Meyer-Miron KODKINE
January 2, 2019
January 2, 2019



Ismak Kogan grew up in a family of nine. His father, who was a cabinetmaker, did not oppose his son’s early departure for the School of Fine Arts in Odessa. In 1919, he had to stop studying because of the civil war. He left for Moscow, where he joined the School of Fine Arts. He lived in the Chisinau region for two years before leaving for Berlin, where he attended a painting academy. Ismak Kogan took an interest in anatomy and mostly painted nudes.
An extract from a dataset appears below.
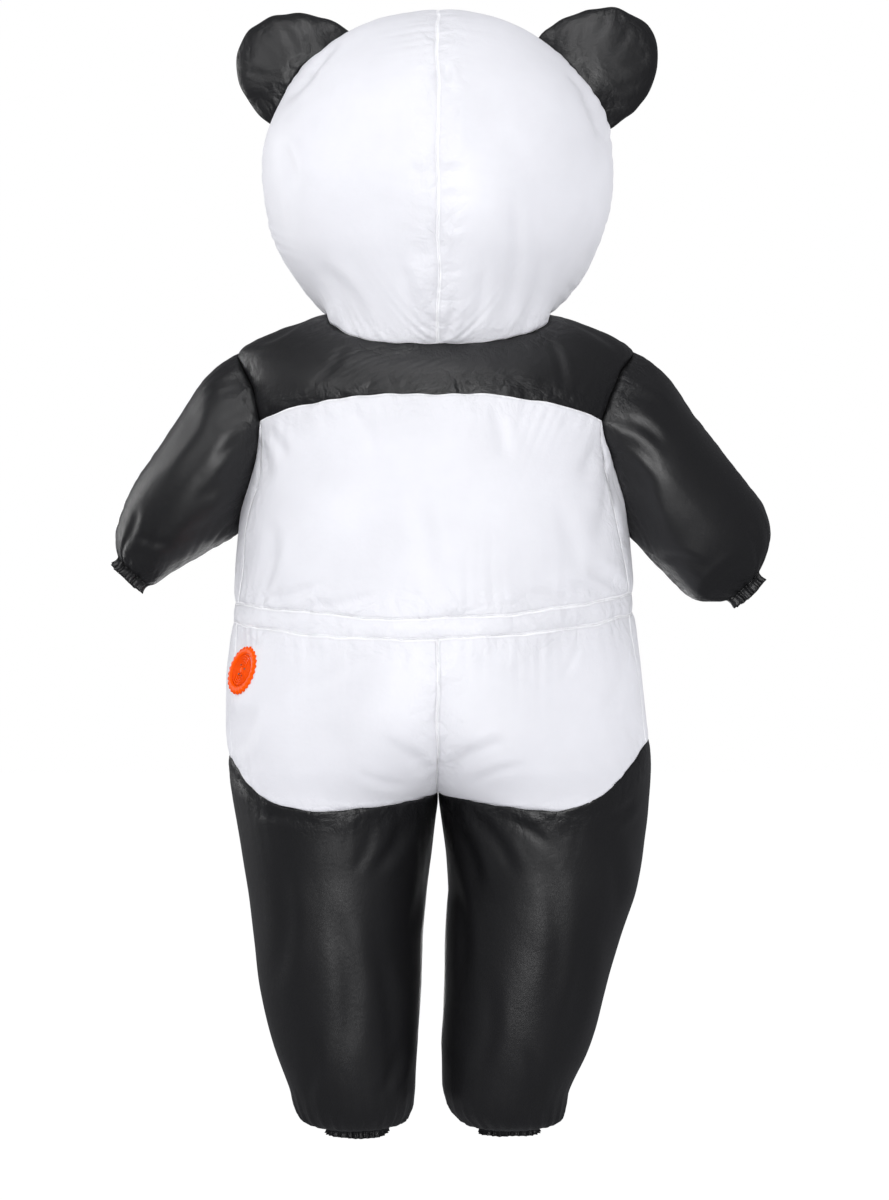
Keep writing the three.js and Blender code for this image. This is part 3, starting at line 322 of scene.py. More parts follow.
# Creases in the photograph's plane, mm: from x, z to x, z, then width and depth. The number after a
# region's name is the face: 1 is the back, and -1 the hidden front, which has similar ones
CREASES = {
    ("head", 1): (
        (-6, 2086, -16, 2052, 9, 5), (48, 1893, 6, 1888, 10, 3), (2, 1889, -46, 1895, 9, 3),
        (206, 1742, 158, 1616, 13, 6), (176, 1722, 128, 1612, 11, 4), (-134, 1836, -118, 1640, 12, 4),
        (-186, 1738, -148, 1618, 12, 5), (22, 1668, 6, 1602, 8, 4), (-26, 1676, -8, 1602, 8, 4),
        (284, 1962, 262, 1880, 12, 5), (-268, 2062, -300, 1984, 14, 8), (-238, 2092, -286, 2046, 10, 5),
        (214, 2120, 276, 2052, 11, 6), (186, 2152, 236, 2098, 9, 4), (70, 1742, 44, 1620, 11, 3),
        (-78, 1722, -62, 1622, 10, 3), (-286, 1792, -236, 1690, 13, 4),
    ),
    ("head", -1): (
        (-190, 1760, -140, 1620, 13, 5), (160, 1780, 110, 1630, 12, 5), (230, 2110, 270, 2030, 12, 5),
        (-240, 2100, -290, 2020, 12, 5),
    ),
    ("torso", 1): (
        (342, 1438, 312, 1352, 15, 7), (318, 1448, 276, 1392, 11, 5), (300, 1270, 322, 1150, 15, 5),
        (-296, 1440, -262, 1362, 13, 6), (-318, 1368, -292, 1252, 16, 7), (-276, 1186, -340, 1142, 12, 6),
        (-232, 1158, -330, 1126, 9, 5), (-160, 1146, -246, 1122, 8, 3), (214, 1162, 330, 1136, 9, 5),
        (120, 1142, 232, 1124, 8, 4), (-214, 1300, -246, 1190, 16, 4), (152, 1478, 118, 1404, 11, 3),
        (-96, 1480, -118, 1390, 12, 3), (36, 1300, 20, 1180, 18, 3), (250, 1660, 330, 1610, 8, 4),
        (-240, 1650, -330, 1600, 8, 4), (172, 1590, 215, 1526, 9, 1.2), (-206, 1604, -225, 1520, 9, 1.6),
    ),
    ("torso", -1): (
        (-220, 1400, -170, 1290, 15, 6), (200, 1420, 250, 1300, 15, 6), (-90, 1240, -150, 1150, 13, 4),
        (110, 1260, 170, 1150, 13, 4),
    ),
    ("hips", 1): (
        (14, 1040, 6, 880, 12, 4), (52, 868, 10, 806, 12, 7), (92, 884, 34, 832, 11, 4),
        (-20, 812, -62, 876, 13, 8), (-38, 842, -116, 884, 10, 5), (-66, 806, -150, 838, 9, 4),
        (60, 800, 142, 828, 9, 4), (-110, 1010, -206, 968, 14, 3), (140, 1030, 232, 980, 14, 3),
        (-352, 1040, -306, 936, 14, 5), (330, 930, 368, 850, 13, 5), (-340, 900, -378, 860, 10, 4),
        (-252, 1052, -226, 1000, 7, 3), (60, 1050, 66, 1004, 6, 3),
    ),
    ("hips", -1): (
        (-60, 870, -20, 800, 13, 7), (70, 880, 30, 800, 13, 7), (-200, 1020, -120, 960, 14, 4),
        (210, 1010, 130, 940, 14, 4),
    ),
    ("legs", 1): (
        (386, 812, 326, 742, 13, 9), (330, 738, 226, 730, 10, 6), (60, 726, 116, 640, 13, 6),
        (26, 700, 48, 520, 12, 5), (120, 730, 150, 640, 12, 4), (286, 640, 300, 420, 17, 5),
        (188, 560, 168, 300, 20, 5), (112, 480, 96, 220, 16, 4), (232, 330, 250, 190, 13, 5),
        (72, 300, 110, 210, 12, 5), (-22, 728, -74, 610, 13, 8), (-66, 738, -136, 640, 12, 6),
        (-118, 742, -196, 690, 10, 4), (-28, 620, -44, 420, 12, 5), (-200, 640, -212, 400, 20, 5),
        (-302, 700, -330, 560, 15, 5), (-262, 520, -240, 330, 16, 6), (-96, 420, -74, 250, 15, 5),
        (-166, 300, -178, 180, 12, 5), (-362, 760, -300, 726, 10, 6),
    ),
    ("legs", -1): (
        (60, 700, 120, 560, 15, 7), (260, 680, 290, 460, 18, 6), (150, 420, 130, 240, 16, 5),
        (-60, 700, -130, 560, 15, 7), (-270, 660, -280, 440, 18, 6), (-140, 400, -120, 230, 16, 5),
    ),
    ("sleeves", 1): (
        (340, 1560, 404, 1516, 13, 6), (346, 1500, 408, 1452, 12, 7), (352, 1452, 420, 1388, 12, 7),
        (362, 1398, 440, 1318, 12, 6), (398, 1296, 470, 1252, 11, 5), (440, 1500, 520, 1380, 16, 5),
        (500, 1236, 560, 1250, 8, 4), (560, 1300, 590, 1226, 9, 5), (530, 1262, 566, 1204, 8, 4),
        (-344, 1566, -402, 1540, 12, 6), (-346, 1508, -420, 1482, 11, 7), (-342, 1466, -410, 1424, 10, 8),
        (-338, 1430, -402, 1376, 10, 8), (-344, 1388, -396, 1318, 11, 7), (-362, 1336, -412, 1262, 11, 6),
        (-440, 1520, -530, 1400, 16, 5), (-420, 1216, -500, 1190, 9, 5), (-500, 1146, -560, 1206, 9, 5),
        (-570, 1280, -604, 1196, 9, 5),
    ),
    ("sleeves", -1): (
        (350, 1500, 420, 1440, 12, 7), (360, 1420, 440, 1330, 12, 7), (480, 1420, 540, 1320, 15, 5),
        (-350, 1500, -420, 1440, 12, 7), (-350, 1400, -430, 1310, 12, 7), (-490, 1400, -560, 1290, 15, 5),
    ),
    ("ears", 1): (
        (300, 2212, 262, 2150, 9, 7), (262, 2226, 244, 2176, 7, 4), (340, 2190, 296, 2140, 8, 5),
        (372, 2126, 318, 2110, 8, 5), (360, 2078, 318, 2070, 7, 4), (322, 2214, 300, 2180, 6, 3),
        (-320, 2236, -296, 2186, 8, 5), (-366, 2220, -330, 2160, 8, 5), (-404, 2166, -350, 2136, 8, 5),
        (-396, 2110, -340, 2096, 8, 6), (-356, 2062, -326, 2074, 7, 5), (-262, 2216, -262, 2180, 7, 4),
    ),
    ("ears", -1): (
        (330, 2200, 290, 2140, 9, 5), (370, 2110, 320, 2100, 8, 5), (-370, 2210, -330, 2150, 9, 5),
        (-400, 2120, -350, 2110, 8, 5),
    ),
}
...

He got in touch with the avant-garde in Berlin and decided to continue to study in Paris in 1924. As he suffered from tuberculosis, Kogan left Paris and moved to a sanatorium, where he met Frieda Mandelstamm. They got married in 1926 and moved to Le Vaudoué, where Frieda opened the family hotel Les Bruyeres. Many artists and emigrants from Eastern Europe stayed in the hotel. Their son Jankel was born there in 1934. Kogan worked as a painter in Le Vaudoué and often returned to his studio in Paris at rue Jules-Chaplain, in the 6th arrondissement.

He was arrested and interned in 1941 in Pithiviers and was then released for health reasons. He was arrested again in Paris, at rue Blanche, where he was hiding. He was interned in Drancy in November 1942. Kogan, Frieda, and her family were deported to Auschwitz on convoy number 46 on February 9, 1943. They were murdered by the Nazis.